#### [WRITTEN EXERCISE]
Return the lines where the word "from" occurs.
== DATA EXTRACT ==
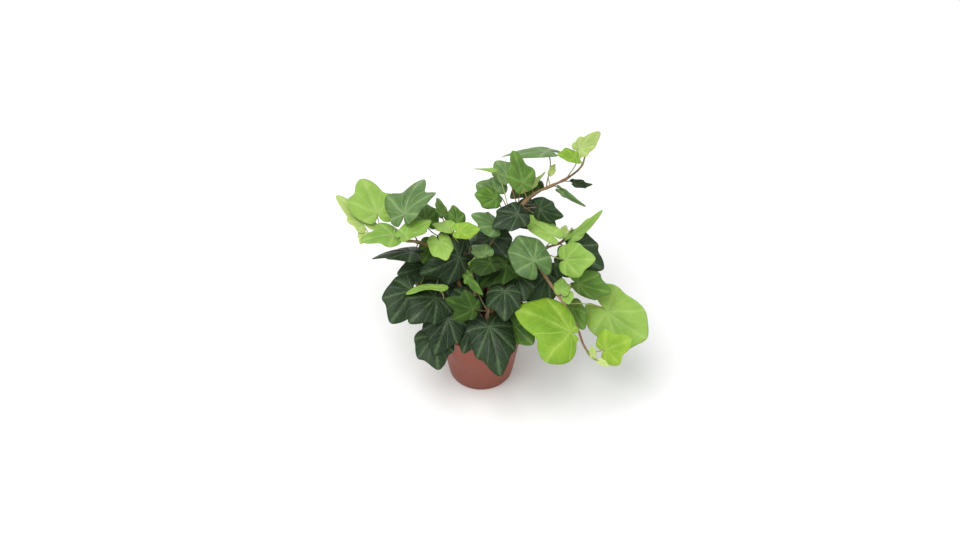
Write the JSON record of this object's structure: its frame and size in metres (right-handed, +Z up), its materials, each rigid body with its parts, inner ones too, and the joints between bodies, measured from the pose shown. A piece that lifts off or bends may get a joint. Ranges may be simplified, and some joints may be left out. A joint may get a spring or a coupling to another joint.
{
  "type": "potted ivy",
  "caption": "Young ivy with trailing and upright vines of lobed leaves, rooted in soil in a round tapered plastic nursery pot.",
  "frame": {"origin": "middle of the pot's flat underside", "axes": "+Z up; -Y is the plant's front, +X its right as seen from the front, and the longest way across the foliage"},
  "size_m": [0.3485, 0.2584, 0.2515],
  "materials": {
    "pot_plastic": "terracotta-coloured moulded plastic with a soft sheen",
    "potting_soil": "damp dark bark and peat crumbs, fully matt",
    "vine_bark": "tan to red-brown young bark, matt",
    "leaf_dark": "mature leaf, dark green with pale veins and a waxy sheen",
    "leaf_green": "middle-aged leaf, mid green with pale veins and a waxy sheen",
    "leaf_grey": "mature leaf turned to the light, grey-green with pale veins and a waxy sheen",
    "leaf_olive": "half-grown leaf, olive green with faint veins",
    "leaf_bright": "young leaf, bright yellow-green with paler veins",
    "leaf_lime": "young leaf in full light, vivid lime green with paler veins",
    "leaf_pale": "newest leaf at a shoot's tip, pale yellow-green"
  },
  "bodies": {
    "root": {"pot": "pot_plastic", "soil": "potting_soil", "left_vine": "vine_bark", "crown_vine": "vine_bark", "low_left_vine": "vine_bark", "front_vine": "vine_bark", "right_vine": "vine_bark", "middle_right_vine": "vine_bark", "low_right_vine": "vine_bark", "back_right_vine": "vine_bark", "rear_vine": "vine_bark", "left_leaf_1": "leaf_pale", "left_leaf_2": "leaf_bright", "left_leaf_3": "leaf_grey", "left_leaf_4": "leaf_bright", "left_leaf_5": "leaf_bright", "left_leaf_6": "leaf_dark", "crown_leaf_1": "leaf_green", "crown_leaf_2": "leaf_green", "crown_leaf_3": "leaf_lime", "crown_leaf_4": "leaf_grey", "crown_leaf_5": "leaf_dark", "crown_leaf_6": "leaf_dark", "low_left_leaf_1": "leaf_dark", "low_left_leaf_2": "leaf_dark", "low_left_leaf_3": "leaf_dark", "low_left_leaf_4": "leaf_dark", "low_left_leaf_5": "leaf_dark", "front_leaf_1": "leaf_olive", "front_leaf_2": "leaf_dark", "front_leaf_4": "leaf_green", "front_leaf_3": "leaf_dark", "right_leaf_1": "leaf_grey", "right_leaf_2": "leaf_olive", "right_leaf_3": "leaf_lime", "right_leaf_4": "leaf_bright", "right_leaf_5": "leaf_lime", "right_leaf_6": "leaf_green", "middle_right_leaf_1": "leaf_bright", "middle_right_leaf_2": "leaf_bright", "middle_right_leaf_3": "leaf_bright", "middle_right_leaf_4": "leaf_dark", "low_right_leaf_1": "leaf_green", "low_right_leaf_3": "leaf_dark", "low_right_leaf_2": "leaf_green", "back_right_leaf_1": "leaf_grey", "back_right_leaf_2": "leaf_grey", "back_right_leaf_3": "leaf_green", "back_right_leaf_4": "leaf_green", "back_right_leaf_5": "leaf_grey", "back_right_leaf_6": "leaf_lime", "back_right_leaf_7": "leaf_pale", "back_right_leaf_8": "leaf_grey", "back_right_leaf_9": "leaf_dark", "rear_leaf_1": "leaf_dark", "rear_leaf_2": "leaf_dark", "rear_leaf_3": "leaf_dark", "rear_leaf_4": "leaf_green", "rear_leaf_5": "leaf_dark", "rear_leaf_6": "leaf_dark"}
  },
  "joints": []
}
===
#### [RESPONSE TO THE EXERCISE]
Write the JSON record of this object's structure: its frame and size in metres (right-handed, +Z up), its materials, each rigid body with its parts, inner ones too, and the joints between bodies, measured from the pose shown. A piece that lifts off or bends may get a joint. Ranges may be simplified, and some joints may be left out. A joint may get a spring or a coupling to another joint.
  "frame": {"origin": "middle of the pot's flat underside", "axes": "+Z up; -Y is the plant's front, +X its right as seen from the front, and the longest way across the foliage"},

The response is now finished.